I have crawled the web trying to find information on how this actually works and can't find any. any held or explanation would be greatly appreciated.



  • 1
    You should direct that question to Nicholas, Akeeba developer. I've seen him here, on JSX.
    – Mikan
    Jan 24, 2016 at 23:06
  • Thanks Mirko, is there a way to tag a user here that you know of? Jan 24, 2016 at 23:08
  • 2
    @LeeWiggins you can at-mention me using at-sign nikosdion (@nikosdion) any time you want to get my attention here or on GitHub.
    – nikosdion
    Jan 26, 2016 at 10:17

1 Answer 1


I am the developer of Akeeba Backup. There are two different CRON scripts supplied with Akeeba Backup Professional.

The recommended method is using the native CRON script which bypasses the web server entirely and runs the backup process essentially as a standalone PHP command line application. But that's not the object of your question.

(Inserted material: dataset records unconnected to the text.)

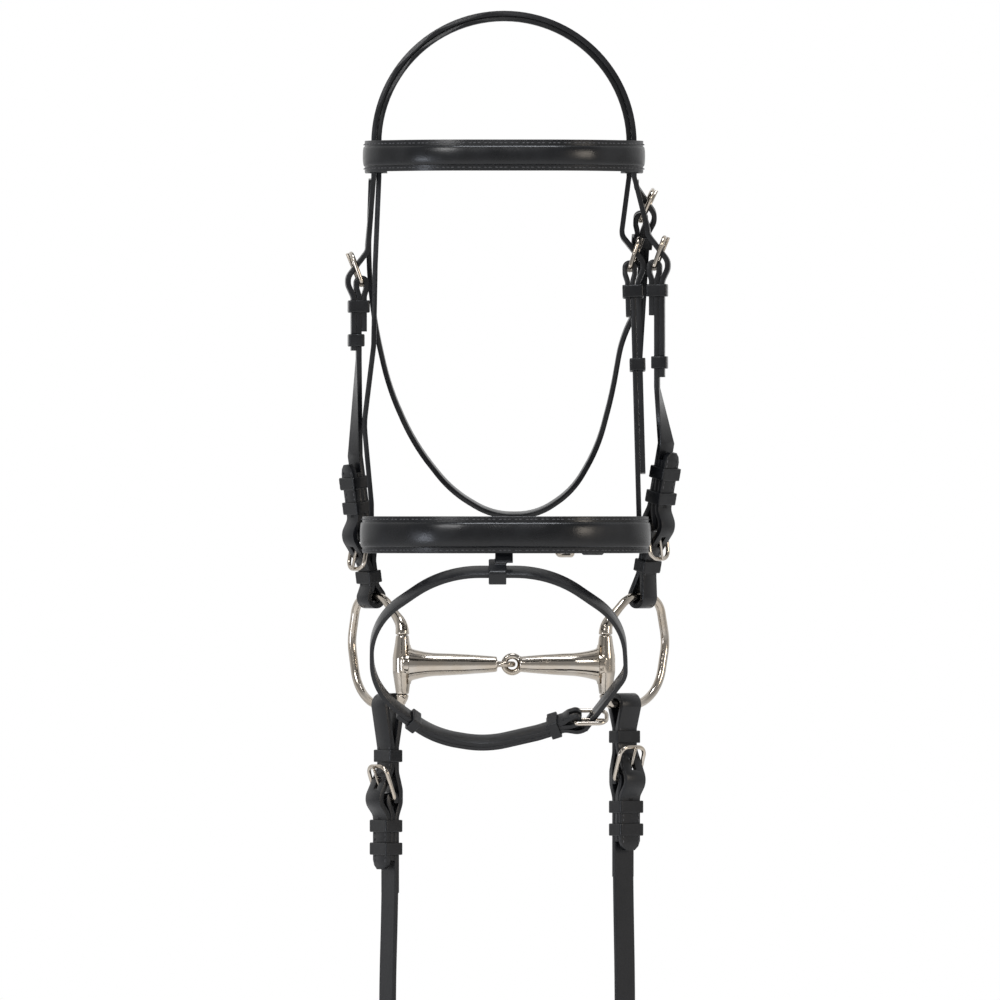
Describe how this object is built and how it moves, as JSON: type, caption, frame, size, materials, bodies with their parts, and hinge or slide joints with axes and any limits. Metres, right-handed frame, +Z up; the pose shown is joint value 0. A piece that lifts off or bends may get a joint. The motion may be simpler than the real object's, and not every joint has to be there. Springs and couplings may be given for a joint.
{
  "type": "snaffle bridle",
  "caption": "Black leather horse bridle with padded browband, padded noseband and flash strap, a jointed eggbutt snaffle bit and buckled reins folded below it.",
  "frame": {"origin": "underside of the two straps where they lie over the poll, on the middle of the headpiece", "axes": "+X to the near (left) side of the horse, +Y towards its neck, +Z up"},
  "size_m": [0.3008, 0.1829, 1.0482],
  "materials": {
    "bridle_leather": "satin",
    "polished_steel": "polished"
  },
  "bodies": {
    "headstall": {"flash_loop": "bridle_leather", "headpiece": "bridle_leather", "jaw_strap": "bridle_leather", "jaw_strap_buckle": "polished_steel", "jaw_strap_chape": "bridle_leather", "jaw_strap_keeper": "bridle_leather", "near_cheek_end_buckle": "polished_steel", "near_cheek_end_keepers": "bridle_leather", "near_cheek_strap": "bridle_leather", "near_cheek_top_buckle": "polished_steel", "near_cheek_top_keepers": "bridle_leather", "near_noseband_cheek": "bridle_leather", "noseband_cheek_buckle": "polished_steel", "noseband_cheek_keepers": "bridle_leather", "noseband_front": "bridle_leather", "noseband_padding": "bridle_leather", "noseband_sliphead": "bridle_leather", "off_cheek_end_buckle": "polished_steel", "off_cheek_end_keepers": "bridle_leather", "off_cheek_strap": "bridle_leather", "off_cheek_top_buckle": "polished_steel", "off_cheek_top_keepers": "bridle_leather"},
    "browband": {"browband": "bridle_leather", "browband_padding": "bridle_leather"},
    "throatlash": {"throatlash_strap": "bridle_leather", "throatlash_billet": "bridle_leather", "throatlash_buckle": "polished_steel", "throatlash_keeper": "bridle_leather"},
    "flash": {"flash_strap": "bridle_leather", "flash_buckle": "polished_steel", "flash_keepers": "bridle_leather"},
    "off_ring": {"off_bit_ring": "polished_steel"},
    "near_ring": {"near_bit_ring": "polished_steel"},
    "off_mouthpiece": {"off_mouthpiece": "polished_steel"},
    "near_mouthpiece": {"near_mouthpiece": "polished_steel"},
    "reins": {"near_rein_buckle": "polished_steel", "near_rein_cord": "bridle_leather", "near_rein_end": "bridle_leather", "near_rein_keepers": "bridle_leather", "near_rein_tail": "bridle_leather", "near_rein_tie": "bridle_leather", "off_rein_buckle": "polished_steel", "off_rein_cord": "bridle_leather", "off_rein_end": "bridle_leather", "off_rein_keepers": "bridle_leather", "off_rein_tail": "bridle_leather", "off_rein_tie": "bridle_leather", "rein_centre_buckle": "polished_steel", "rein_centre_keeper": "bridle_leather"},
    "off_cheek_top_tongue": {"off_cheek_top_tongue": "polished_steel"},
    "near_cheek_top_tongue": {"near_cheek_top_tongue": "polished_steel"},
    "noseband_cheek_tongue": {"noseband_cheek_tongue": "polished_steel"},
    "off_cheek_end_tongue": {"off_cheek_end_tongue": "polished_steel"},
    "near_cheek_end_tongue": {"near_cheek_end_tongue": "polished_steel"},
    "throatlash_tongue": {"throatlash_tongue": "polished_steel"},
    "jaw_strap_tongue": {"jaw_strap_tongue": "polished_steel"},
    "flash_tongue": {"flash_tongue": "polished_steel"},
    "off_rein_tongue": {"off_rein_tongue": "polished_steel"},
    "near_rein_tongue": {"near_rein_tongue": "polished_steel"},
    "rein_centre_tongue": {"rein_centre_tongue": "polished_steel"}
  },
  "joints": [
    {"name": "browband_slide", "type": "slide", "parent": "headstall", "child": "browband", "axis": [0, 0, 1], "range_m": [-0.002, 0.003]},
    {"name": "throatlash_swing", "type": "hinge", "parent": "headstall", "child": "throatlash", "pos_m": [0, 0.00695, -0.106], "axis": [1, 0, 0], "range_deg": [-0.5, 5]},
    {"name": "flash_swing", "type": "hinge", "parent": "headstall", "child": "flash", "pos_m": [-0.0044, -0.11, -0.374], "axis": [1, 0, 0], "range_deg": [-8, 2]},
    {"name": "off_ring_swing", "type": "hinge", "parent": "headstall", "child": "off_ring", "pos_m": [-0.085, 0.0094, -0.3915], "axis": [1, 0, 0], "range_deg": [-6, 6]},
    {"name": "near_ring_swing", "type": "hinge", "parent": "headstall", "child": "near_ring", "pos_m": [0.085, 0.0094, -0.3915], "axis": [1, 0, 0], "range_deg": [-6, 6]},
    {"name": "off_bit_turn", "type": "hinge", "parent": "off_ring", "child": "off_mouthpiece", "pos_m": [-0.069, -0.018, -0.437], "axis": [0, 0, 1], "range_deg": [-6, 6]},
    {"name": "near_bit_turn", "type": "hinge", "parent": "near_ring", "child": "near_mouthpiece", "pos_m": [0.069, -0.018, -0.437], "axis": [0, 0, 1], "range_deg": [-6, 6]},
    {"name": "reins_swing", "type": "hinge", "parent": "off_ring", "child": "reins", "pos_m": [0, -0.00475, -0.4645], "axis": [1, 0, 0], "range_deg": [-8, 8]},
    {"name": "off_cheek_top_tongue_lift", "type": "hinge", "parent": "headstall", "child": "off_cheek_top_tongue", "pos_m": [-0.097, -0.00675, -0.178], "axis": [0.0698, -0.9976, 0], "range_deg": [0, 5]},
    {"name": "near_cheek_top_tongue_lift", "type": "hinge", "parent": "headstall", "child": "near_cheek_top_tongue", "pos_m": [0.1023, -0.00675, -0.167], "axis": [0.0698, 0.9976, 0], "range_deg": [0, 5]},
    {"name": "noseband_cheek_tongue_lift", "type": "hinge", "parent": "headstall", "child": "noseband_cheek_tongue", "pos_m": [0.0855, -0.005, -0.168], "axis": [0, 0.9976, -0.0694], "range_deg": [0, 5]},
    {"name": "off_cheek_end_tongue_lift", "type": "hinge", "parent": "headstall", "child": "off_cheek_end_tongue", "pos_m": [-0.09729, 0.00587, -0.34933], "axis": [-0.5934, 0.8049, 0], "range_deg": [0, 5]},
    {"name": "near_cheek_end_tongue_lift", "type": "hinge", "parent": "headstall", "child": "near_cheek_end_tongue", "pos_m": [0.10371, -0.0016, -0.34224], "axis": [-0.6997, -0.7145, 0], "range_deg": [0, 5]},
    {"name": "throatlash_tongue_lift", "type": "hinge", "parent": "throatlash", "child": "throatlash_tongue", "pos_m": [0.0931, 0.01161, -0.13412], "axis": [0, 0.9866, 0.1633], "range_deg": [0, 5]},
    {"name": "jaw_strap_tongue_lift", "type": "hinge", "parent": "headstall", "child": "jaw_strap_tongue", "pos_m": [0.04683, 0.03648, -0.352], "axis": [0, 0, -1], "range_deg": [0, 5]},
    {"name": "flash_tongue_lift", "type": "hinge", "parent": "flash", "child": "flash_tongue", "pos_m": [0.0483, -0.05063, -0.47266], "axis": [0, 0.8568, 0.5156], "range_deg": [0, 5]},
    {"name": "off_rein_tongue_lift", "type": "hinge", "parent": "reins", "child": "off_rein_tongue", "pos_m": [-0.08032, -0.00585, -0.5285], "axis": [0.5934, -0.8049, 0], "range_deg": [0, 5]},
    {"name": "near_rein_tongue_lift", "type": "hinge", "parent": "reins", "child": "near_rein_tongue", "pos_m": [0.0831, -0.00629, -0.5155], "axis": [0.7923, 0.6101, 0], "range_deg": [0, 5]},
    {"name": "rein_centre_tongue_lift", "type": "hinge", "parent": "reins", "child": "rein_centre_tongue", "pos_m": [0, -0.065, -1], "axis": [0, 1, 0], "range_deg": [0, 5]}
  ],
  "couplings": [
    {"joint": "near_ring_swing", "follows": "off_ring_swing", "ratio": 1},
    {"joint": "near_bit_turn", "follows": "off_bit_turn", "ratio": -1}
  ]
}
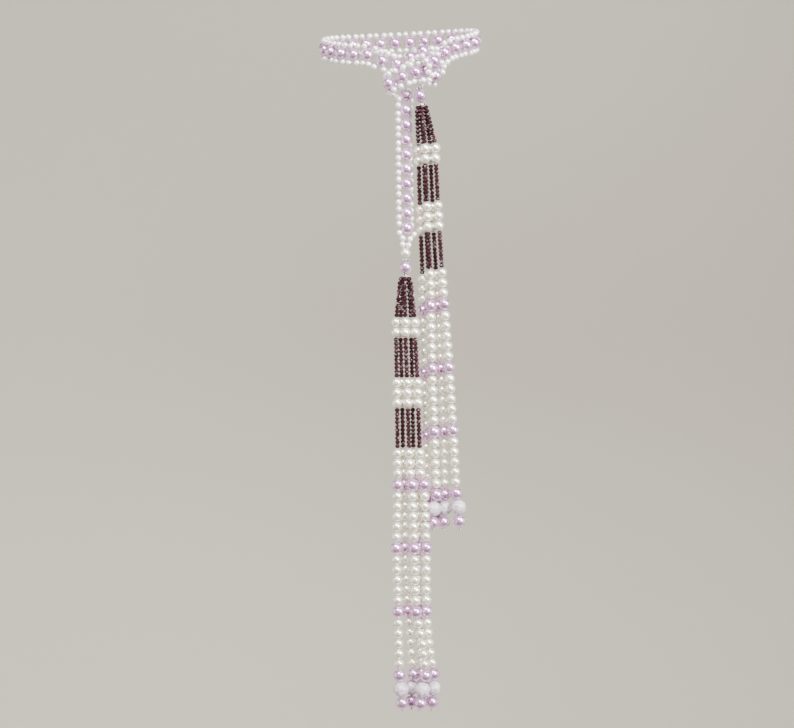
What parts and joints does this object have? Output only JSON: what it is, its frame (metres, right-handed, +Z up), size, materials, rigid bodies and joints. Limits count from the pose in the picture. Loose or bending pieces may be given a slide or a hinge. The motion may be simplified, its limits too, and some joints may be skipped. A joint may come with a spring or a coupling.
{
  "type": "beaded curtain tieback with tassels",
  "caption": "Curtain tieback of woven pearl beads: a band looped round the cloth and knotted in front, its ends falling as tassels of pearl and crystal strings.",
  "frame": {"origin": "middle of the band at the back of the loop, where the loop is held", "axes": "+X to the right seen from the front, +Y to the back, +Z up; the knot and both tassels are at the front"},
  "size_m": [0.1335, 0.1026, 0.5514],
  "materials": {
    "lilac_pearl": "satin",
    "white_pearl": "satin",
    "small_pearl": "satin",
    "crystal": "polished",
    "frosted": "matte",
    "silver": "polished",
    "thread": "matte"
  },
  "bodies": {
    "root": {"band": "lilac_pearl", "pearl_long_neck": "white_pearl", "spacer_long": "silver", "pearl_long_head": "lilac_pearl", "tassel_long": "white_pearl", "spacer_short": "silver", "pearl_short_head": "lilac_pearl", "tassel_short": "white_pearl"}
  },
  "joints": []
}
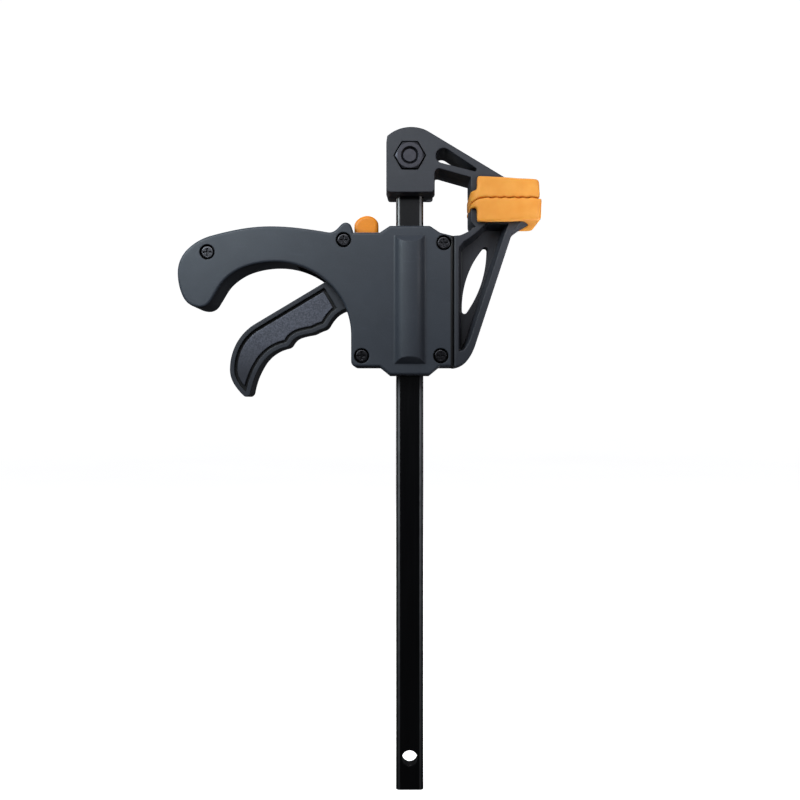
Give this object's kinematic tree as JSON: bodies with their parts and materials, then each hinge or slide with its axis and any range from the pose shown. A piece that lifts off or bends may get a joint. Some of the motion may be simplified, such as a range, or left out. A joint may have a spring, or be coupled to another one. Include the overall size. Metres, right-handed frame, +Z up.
{
  "type": "quick release bar clamp",
  "caption": "One-handed bar clamp: a trigger-driven jaw with handle, release button and soft pads slides along a flat steel bar towards a fixed jaw.",
  "frame": {"origin": "centre of the bar's free end face", "axes": "+Z up along the bar towards the fixed jaw, +X towards the clamping pads, -Y is the side with the nut and the cover screws"},
  "size_m": [0.0976, 0.0196, 0.1803],
  "materials": {
    "black_steel": "gloss",
    "dark_steel": "satin",
    "black_screw_steel": "satin",
    "bright_steel": "satin",
    "spring_steel": "satin",
    "black_plastic": "satin",
    "trigger_plastic": "satin",
    "orange_rubber": "matte",
    "orange_plastic": "satin"
  },
  "bodies": {
    "bar_with_jaw": {"bar": "black_steel", "fixed_jaw": "black_plastic", "jaw_bolt": "dark_steel", "jaw_nut": "dark_steel", "fixed_pad": "orange_rubber"},
    "carriage": {"front_cover": "black_plastic", "rear_cover": "black_plastic", "cover_screws": "black_screw_steel", "moving_jaw": "black_plastic", "moving_pad": "orange_rubber", "trigger_pin": "bright_steel", "drive_spring": "spring_steel", "brake_spring": "spring_steel"},
    "trigger_lever": {"trigger": "trigger_plastic"},
    "drive_plates": {"drive_plate_upper": "bright_steel", "drive_plate_lower": "bright_steel"},
    "brake": {"brake_plate": "bright_steel", "release_button": "orange_plastic"}
  },
  "joints": [
    {"name": "carriage_slide", "type": "slide", "parent": "bar_with_jaw", "child": "carriage", "axis": [0, 0, -1], "range_m": [0, 0.1016]},
    {"name": "trigger_squeeze", "type": "hinge", "parent": "carriage", "child": "trigger_lever", "pos_m": [-0.012, 0, 0.1364], "axis": [0, 1, 0], "range_deg": [0, 22], "stiffness_Nm_per_rad": 0.04, "springref_deg": -11.46},
    {"name": "plates_slide", "type": "slide", "parent": "carriage", "child": "drive_plates", "axis": [0, 0, -1], "range_m": [0, 0.00245], "deforming": ["drive_spring"]},
    {"name": "button_press", "type": "hinge", "parent": "carriage", "child": "brake", "pos_m": [0.0063, 0, 0.14397], "axis": [0, -1, 0], "range_deg": [0, 8], "stiffness_Nm_per_rad": 0.03, "springref_deg": -11.46, "deforming": ["brake_spring"]}
  ],
  "couplings": [
    {"joint": "plates_slide", "follows": "trigger_squeeze", "m_per_rad": 0.0063}
  ]
}
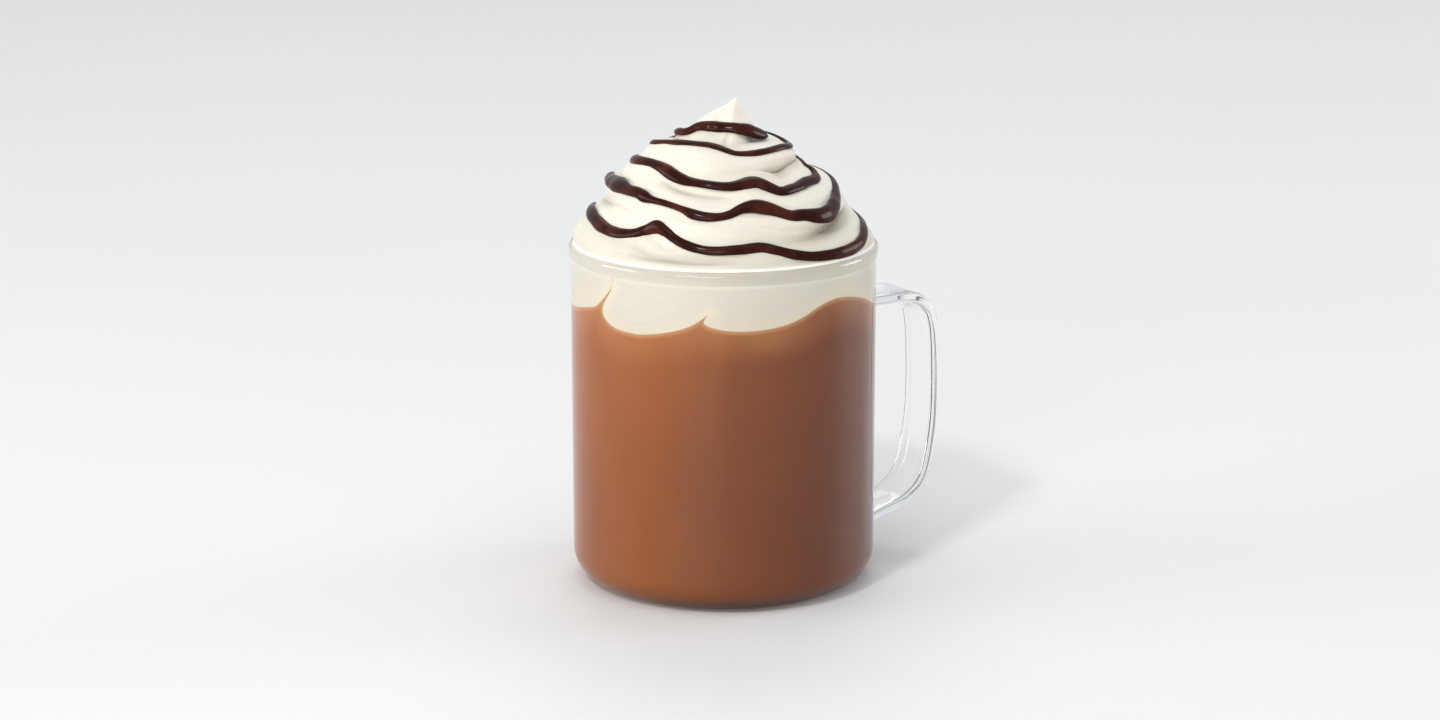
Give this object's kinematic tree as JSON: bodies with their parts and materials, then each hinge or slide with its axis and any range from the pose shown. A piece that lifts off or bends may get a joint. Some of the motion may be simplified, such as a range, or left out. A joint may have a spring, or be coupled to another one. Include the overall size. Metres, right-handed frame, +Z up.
{
  "type": "hot chocolate in a glass mug",
  "caption": "Hot chocolate in a straight clear glass mug with a strap handle, under a tall swirl of whipped cream with chocolate drizzle.",
  "frame": {"origin": "on the mug's axis, in the plane that it stands on", "axes": "+Z up along the mug's axis, +X towards the handle"},
  "size_m": [0.1102, 0.0852, 0.1345],
  "materials": {
    "glass": "clear, polished",
    "drink": "opaque milky brown liquid, wet",
    "cream": "soft, slightly satin whipped cream",
    "drizzle": "thick glossy dark chocolate sauce"
  },
  "bodies": {
    "root": {"glass_mug": "glass", "hot_chocolate": "drink", "whipped_cream": "cream"}
  },
  "joints": []
}
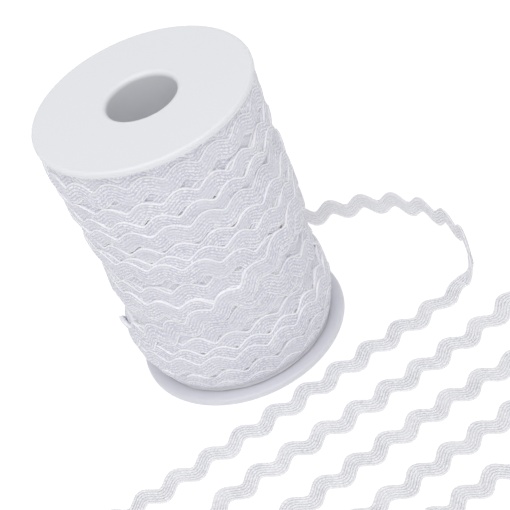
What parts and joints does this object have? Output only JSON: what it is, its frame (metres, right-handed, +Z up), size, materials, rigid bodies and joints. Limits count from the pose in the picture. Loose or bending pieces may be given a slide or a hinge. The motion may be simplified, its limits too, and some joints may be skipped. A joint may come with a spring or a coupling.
{
  "type": "roll of ric rac on a spool",
  "caption": "Flanged spool wound full of narrow wavy ric rac braid, its loose end led round on edge and laid flat back and forth in rows in front of the spool.",
  "frame": {"origin": "on the spool's axis, at the underside of the bottom flange", "axes": "+Z up along the spool's axis; the rows of the loose end lie along X, in front of the spool on the -Y side"},
  "size_m": [0.185, 0.1336, 0.074],
  "materials": {
    "spool_plastic": "white moulded plastic, smooth, with a soft sheen",
    "ric_rac": "white plaited ric rac with fine ribs along the wave and a brighter yarn along each edge"
  },
  "bodies": {
    "root": {"spool": "spool_plastic", "wound_ric_rac": "ric_rac", "loose_end": "ric_rac"}
  },
  "joints": []
}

The legacy backup method uses a special front-end URL indeed. The first URL you hit starts a backup using a specific profile and records that in the database under a specific Backup ID. Some backup work runs. At this time the backup engine state is serialized and committed to temporary storage. An HTTP redirection is issued. When you hit the new URL the backup engine state is read from the temporary storage, unserialized and the backup process resumes. This serialization/redirection/unserialization dance continues until the backup is complete.

First of all, this does not really happen by calling the back-end of the application. Both the front-end (legacy remote backup) and back-end backup controllers implement a similar strategy. The only difference is that the front-end issues HTTP redirections whereas the back-end returns a JSON object for the client-side Javascript to process and decide whether to run the next backup step. The not-so-secret sauce is in the backup engine itself which is stored in the back-end directory of the component, I guess that's what you were trying to trace.

Second and most important is understanding why that works, at all. Because of the serialization/unserialization the internal backup engine state is preserved through the redirection. The trick is that the backup engine uses a Factory object with support for serialization and unserialization. I have blogged about it in October 2009 at my site, dionysopoulos.me. Search Google for "A serializable PHP5 Factory pattern" on my site.

That serializable factory is exactly how the backup engine knows where the backup is up to every single time you resume the backup on a new page load. You are welcome to use this code on your projects implementing a long running process.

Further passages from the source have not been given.